Conclusion of the Trend Data: A Quantitative Look
Empirical data from the International Energy Agency (IEA) paints a stark picture. In the IEA’s Stated Policies Scenario (STEPS), coal demand falls 10% by 2030 and 25% by 2050, while natural gas demand rises 15% by 2030 and peaks in the late 2030s. In the Net Zero Emissions (NZE) scenario, coal use collapses 50% by 2030 and essentially ends by 2040, while gas use peaks in 2023 and falls 60% by 2050. The difference between these scenarios is policy: carbon prices, clean energy subsidies, and international cooperation. For investors, the spread between the two scenarios represents enormous uncertainty. For policymakers, the choice is between an orderly transition and a chaotic crash. For the ordinary consumer, the cost of inaction is measured in blackouts, wildfires, and insurance premiums.

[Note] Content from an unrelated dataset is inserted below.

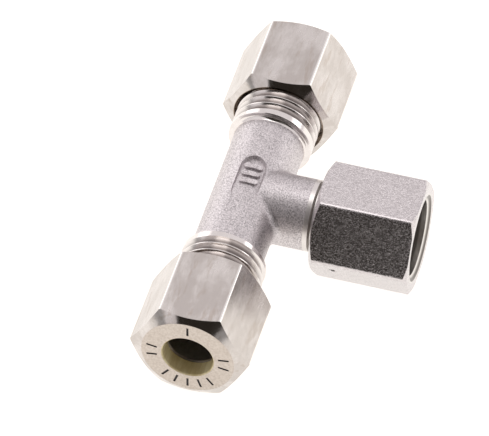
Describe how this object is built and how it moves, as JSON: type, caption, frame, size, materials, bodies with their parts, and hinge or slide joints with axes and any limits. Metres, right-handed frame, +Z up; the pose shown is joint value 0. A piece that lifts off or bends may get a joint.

The Path Forward for Coal and Gas
The future of coal is a twilight: long, gradual, and politically fraught in Asia; abrupt and terminal in the West. The future of natural gas is a more complex arc: a golden decade of growth as a backup to renewables, followed by structural decline as hydrogen and storage scale up. Both commodities face existential policy headwinds, but natural gas possesses a crucial attribute that coal lacks: flexibility. A power plant that can ramp, that can co-fire hydrogen, that can integrate with CCUS, and whose infrastructure can be repurposed has a place in the portfolio of a decarbonizing grid. Coal can do none of these things at scale and with economic viability. The final word belongs to physics and finance—both of which favor the molecule that can be controlled, captured, and converted into a sustainable future.